Most of us have to weigh whether control attempts are more work then the nuisance involved.
Lady bugs die within two or three days in the house because they can't feed or breed in the house.
When the weather warms up they'll all try to get outside and you won't have a problem until the weather starts to turn cooler in the fall.
A battery-powered hand vac will suck them up without squashing them and you can release them outside. For a shop vac, attach a knee-high nylon stocking with a rubber band on the end of the hose plugged into the machine to keep from squashing them. No squash, no odor, no stain.
Caulk nooks and crannies where they can get into the house. This also works for cluster flies and box elder bugs as a bonus. Install tightly fitted screens.
Paint your house a dark color. This may be extreme, but lady bugs are attracted to light colors.
Black out all the windows in your house except one or two on a warm sunny day. The lights attracts the beetles and you can open the windows and sweep them outside with a broom or brush.
The time for control is in the fall, when the beetles are seeking a winter home. That is the time to use camphor and menthol to repel them. The chemical apparently irritates their taste buds. Put a camphor cake or crystallized camphor in a nylon sock and hang it on the outside of the house near a known entry point or put cotton balls with a few drops of camphor essential oil in the corner of windows. Reapply often.

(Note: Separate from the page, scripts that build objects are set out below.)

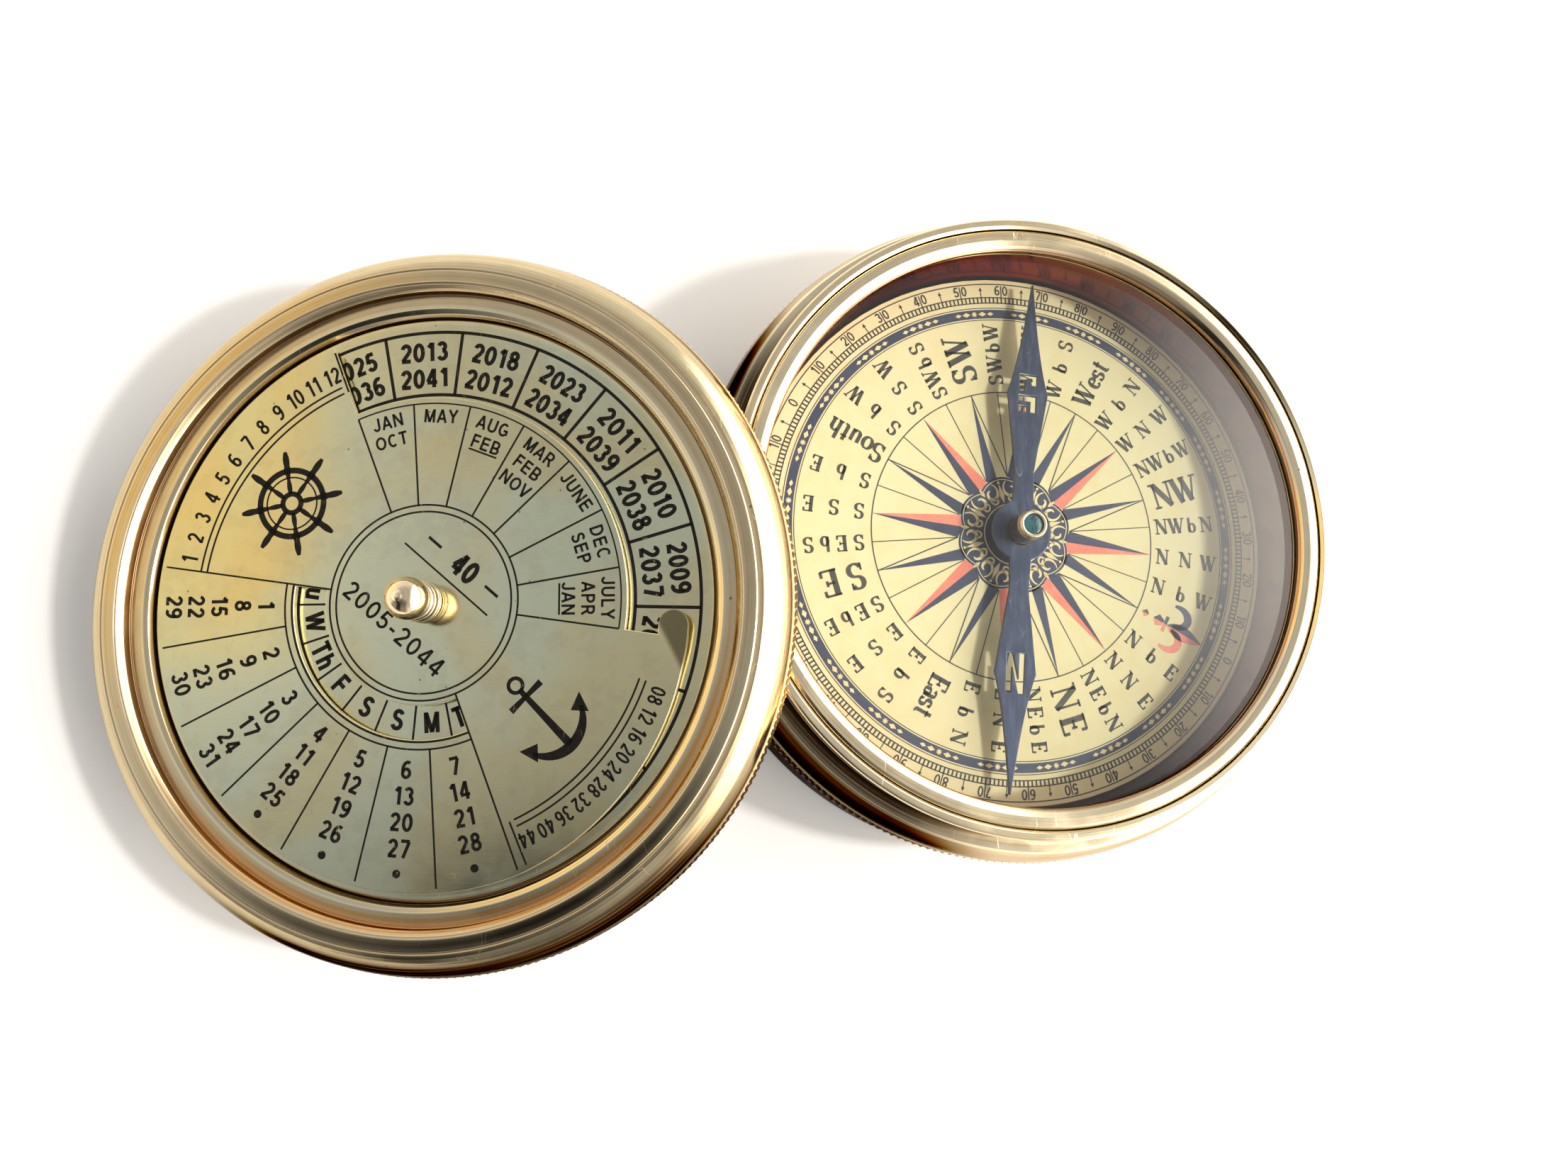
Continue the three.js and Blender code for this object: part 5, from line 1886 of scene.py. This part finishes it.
    def knob(self) -> Form:
        """The finial: a collar, a groove, a bead, and a ball with a small blunt tip."""
        ball = arc_points(2.15, -37.8, 74, 26) + [0, 10.4]
        turn = np.linspace(0.3, math.pi - 0.3, 7)
        # Fourth column: tarnish and painted shade.
        corners = [
            (0, 9.5, 0, 0.5), (1.3, 9.5, 0, 0.5), (1.3, 7.6, 0.03, 0.6), (2.1, 7.6, 0.1), (2.1, 8.25, 0.16),
            (1.7, 8.4, 0.05, 0.6), *[(1.7 + 0.3 * math.sin(a), 8.67 - 0.225 * math.cos(a), 0) for a in turn],
            (1.7, 8.93, 0.03, 0.6), *[(r, z, 0) for r, z in ball],
            (0.42, 12.6, 0.1), (0.25, 12.7, 0.08), (0, 12.72, 0),
        ]
        return turned(corners, 96, closed=False, steps=3)

    def build(self) -> None:
        """Makes and dresses the plate, its print and the knob, and finishes the hidden spindle."""
        bench = self.bench
        bench.finish("calendar_sheet", self.plate(), "plate_brass", "calendar_plate")
        marks = self.marks().form(self.top - 0.05, self.top + 0.02)
        bench.finish("calendar_print", marks, "black_enamel", "calendar_plate", stands=False)
        bench.finish("knob_collar", self.washer(), "champagne_brass", "knob_washer")
        bench.finish("knob_finial", self.knob(), "champagne_brass", "calendar_knob")
        bench.dress("spindle_washer", "inner_brass")
        bench.dress("spindle_screw", "inner_brass")


# Studio


@dataclass
class Studio:
    """Floor, lamp, sky and the camera of the photograph."""

    image_width: int = 2212
    focal: float = 1660.0
    sensor: float = 36.0
    eye: Triple = (-52.6, -28.7, 141.5)
    right: Triple = (0.98182, 0.0, 0.18982)
    down: Triple = (0.03061, -0.98691, -0.15835)
    forward: Triple = (0.18734, 0.16128, -0.96897)
    nearest: float = 0.002
    floor_size: float = 6.0
    floor_colour: Colour = (0.93, 0.93, 0.93)
    floor_glow: float = 0.19
    lamp_colour: Colour = (1.0, 0.97, 0.92)
    aim: Triple = (-0.03, 0.0, 0.01)
    sky_low: float = 1.0
    sky_high: float = 0.5
    sky_glare: float = 5.2
    sky_left: Pair = (0.55, 0.84)
    fill: float = 0.5

    def pose(self, axes: Array, place: Array) -> Matrix:
        """A matrix with three axes as its columns and a place in metres."""
        matrix = np.eye(4)
        matrix[:3, :3] = axes
        matrix[:3, 3] = place
        return Matrix(matrix.tolist())

    def camera(self) -> None:
        """Places the camera. Its lens is the focal length over the image's width, times the sensor."""
        data = bpy.data.cameras.new("camera")
        data.sensor_width = self.sensor
        data.lens = self.focal / self.image_width * self.sensor
        data.clip_start = self.nearest
        camera = put_in_scene("camera", data)
        axes = np.stack([self.right, -np.array(self.down), -np.array(self.forward)], 1)
        turn, _ = np.linalg.qr(axes)
        camera.matrix_world = self.pose(turn * np.sign((turn * axes).sum(0)), np.array(self.eye) * MM)
        bpy.context.scene.camera = camera

    def floor(self) -> None:
        """A pale floor that keeps the object's shadow."""
        half = self.floor_size / 2
        mesh = bpy.data.meshes.new("floor")
        corners = [(-half, -half, 0), (half, -half, 0), (half, half, 0), (-half, half, 0)]
        mesh.from_pydata(corners, [], [(0, 1, 2, 3)])
        material = bpy.data.materials.new("pale_floor")
        g = Graph.of(material)
        path = g.add("ShaderNodeLightPath").outputs
        seen = g.math("MAXIMUM", path["Is Camera Ray"], path["Is Glossy Ray"])
        seen = g.math("MAXIMUM", seen, path["Is Transmission Ray"])
        shader = g.add("ShaderNodeBsdfPrincipled", {
            "Base Color": (*self.floor_colour, 1),
            "Roughness": 0.9,
            "Emission Color": (1, 1, 1, 1),
            "Emission Strength": g.times(seen, self.floor_glow),
        })
        g.add("ShaderNodeOutputMaterial", {0: shader.outputs[0]})
        mesh.materials.append(material)
        plane = put_in_scene("floor", mesh)

    def key(self, azimuth: float, elevation: float, away: float, side: float, share: float) -> None:
        """A square area lamp aimed at the object.

        Args:
            azimuth: Direction in which it stands, in degrees from +X.
            elevation: Its height over the floor in degrees.
            away: Distance in metres.
            side: Its width in metres.
            share: Light on a level surface, where the lamp and the sky together come to about 1.
        """
        data = bpy.data.lights.new("key", "AREA")
        data.shape, data.size, data.size_y, data.color = "RECTANGLE", side, side, self.lamp_colour
        a, e = math.radians(azimuth), math.radians(elevation)
        data.energy = share * math.pi**2 * away**2 / math.sin(e)
        towards = np.array([math.cos(a) * math.cos(e), math.sin(a) * math.cos(e), math.sin(e)])
        level = np.array([-math.sin(a), math.cos(a), 0])
        axes = np.stack([level, np.cross(towards, level), towards], 1)
        put_in_scene("key", data).matrix_world = self.pose(axes, towards * away + self.aim)

    def sky(self) -> None:
        """A soft sky, plain white where the camera sees it directly.

        What lights and mirrors in the object is bright at the horizon and darker overhead, with a
        glare towards +X, a bluish grey field on the left that the leaning lid mirrors, and a warm
        bright patch below that field.
        """
        world = bpy.data.worlds.new("sky")
        bpy.context.scene.world = world
        g = Graph.of(world)
        x, y, z = g.split(g.add("ShaderNodeTexCoord").outputs["Generated"])
        path = g.add("ShaderNodeLightPath").outputs
        camera = path["Is Camera Ray"]
        glare = g.times(g.spread(x, 0.4, 0.6), g.spread(z, 0.92, 0.8))
        level = g.spread(z, 0.25, 0.8, (self.sky_low, self.sky_high))
        level = g.total(level, (glare, self.sky_glare - self.sky_high))
        front = g.times(g.spread(y, -0.2, -0.5), g.spread(x, 0.3, -0.1))
        left = g.spread(x, -0.3, -0.45)
        dark = g.times(g.spread(y, -0.143, -0.16), g.spread(x, -0.668, -0.645), left)
        field = g.times(left, g.spread(z, 0.52, 0.6))
        shade = g.times(g.spread(x, -0.5, -0.85, self.sky_left), g.spread(y, -0.2, 0.02, (0.6, 1.0)))
        level = g.math("ADD", level, g.times(field, g.math("SUBTRACT", shade, level)))
        patch = g.times(g.spread(x, -0.62, -0.68), g.spread(z, 0.685, 0.665), g.spread(y, -0.02, 0.03))
        tint = g.mix(field, (1.0, 0.99, 0.97), (0.95, 0.98, 1.04))
        tint = g.mix(glare, g.mix(patch, tint, (1.3, 1.04, 0.6)), (1.05, 0.96, 0.84))
        dims = (front, 0.3), (dark, 0.1), (path["Is Diffuse Ray"], self.fill), (camera, 0.0)
        dimmed = [g.spread(share, 0.0, 1.0, (1.0, least)) for share, least in dims]
        level = g.times(g.total(level, (patch, 0.12)), *dimmed)
        given = {0: g.mix(camera, tint, (1.0, 1.0, 1.0)), 1: g.math("ADD", level, camera)}
        g.add("ShaderNodeOutputWorld", {0: g.add("ShaderNodeBackground", given).outputs[0]})

    def build(self) -> None:
        """Sets up the studio."""
        self.camera()
        self.floor()
        self.sky()
        self.key(azimuth=-10, elevation=48, away=1.5, side=0.12, share=0.42)
        bpy.context.scene.view_settings.view_transform = "Standard"


def main() -> None:
    """Builds the sub-assemblies in order: base, dial, needle, lid, calendar, then the studio."""
    joint = next(j for j in frame["joints"] if j["name"] == "calendar_turn")
    leaning = Placement(tuple(v / MM for v in joint["pos_m"]), tuple(joint["axis"]))
    finishes, plain, calendar = make_finishes(), PlainType(), Calendar()
    Cup(Bench("base", finishes)).build()
    Card(Bench("base", finishes), SerifType(), plain).build()
    Needle(Bench("compass_needle", finishes)).build()
    Lid(Bench("lid", finishes, leaning), plain, calendar).build()
    CalendarPlate(Bench("calendar", finishes, leaning), plain, calendar).build()
    Studio().build()


if __name__ == "__main__":
    main()
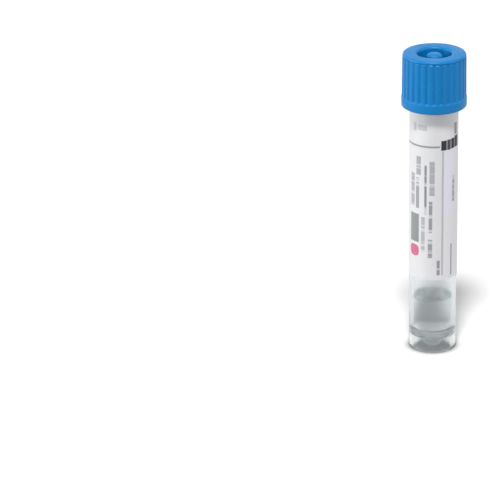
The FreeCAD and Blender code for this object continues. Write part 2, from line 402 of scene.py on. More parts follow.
@dataclass(frozen=True)
class Clouds:
    """A cloudy pattern through a piece, with the size of its clouds in millimetres.

    It can mix two colours, vary the polish between two values as the clouds' density crosses its
    span, raise a relief of a height in millimetres, or do several of these.
    """

    size_mm: float
    detail: float
    fine_share: float = 0.5
    bend: float = 0.0
    colors: tuple[str, str] | None = None
    roughness: tuple[float, float] | None = None
    span: tuple[float, float] = (0.0, 1.0)
    height_mm: float = 0.0
    strength: float = 0.0

    def build(self, tree: Tree) -> dict[str, Socket]:
        """Add the pattern to a material.

        Args:
            tree: The material's tree.

        Returns:
            What it gives the surface's shader: sockets by the name of the shader's input.
        """
        place = add_node(tree, "TexCoord")
        density = add_node(
            tree,
            "TexNoise",
            {"Vector": place.outputs["Object"]},
            {
                "Scale": 1.0 / (self.size_mm * MM),
                "Detail": self.detail,
                "Roughness": self.fine_share,
                "Distortion": self.bend,
            },
        ).outputs["Fac"]
        given = {}
        if self.colors is not None:
            given["Base Color"] = add_node(
                tree,
                "Mix",
                {"Factor": density},
                {"A": linear(self.colors[0]), "B": linear(self.colors[1])},
                data_type="RGBA",
            ).outputs["Result"]
        if self.roughness is not None:
            given["Roughness"] = add_node(
                tree,
                "MapRange",
                {"Value": density},
                {
                    "From Min": self.span[0],
                    "From Max": self.span[1],
                    "To Min": self.roughness[0],
                    "To Max": self.roughness[1],
                },
            ).outputs["Result"]
        if self.height_mm > 0.0:
            given["Normal"] = add_node(
                tree,
                "Bump",
                {"Height": density},
                {"Strength": self.strength, "Distance": self.height_mm * MM},
            ).outputs["Normal"]
        return given


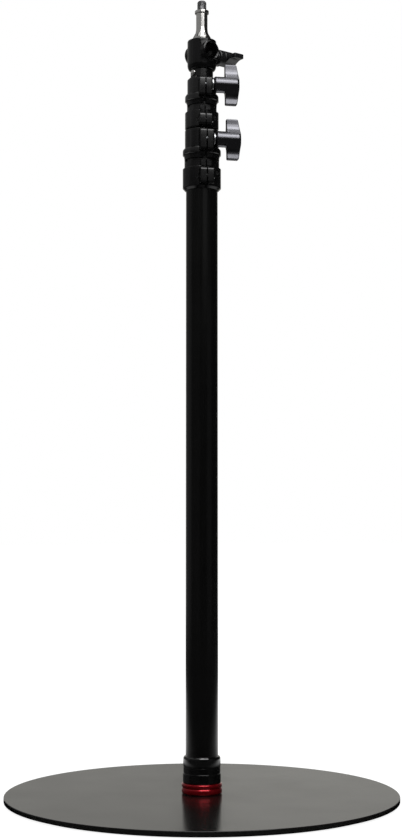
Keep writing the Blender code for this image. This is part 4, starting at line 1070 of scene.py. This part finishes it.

Q: I'm planning on putting up some new base shoe, door and window trim in my basement now that I have gone through all the effort to remodel it as a family room. The trim boards are expensive and I have trouble with splitting when I nail it up. What to do?
A: Buy a nail spinner. This handy, dandy tool chucks into our portable drill. The finishing nail fits head-first into the tool which holds the nail point out. Drill the nail into the molding and into the board you want to fasten it to. The nail spins into the wood so you can hammer it home and punch the head beneath the trim surface with a nail set.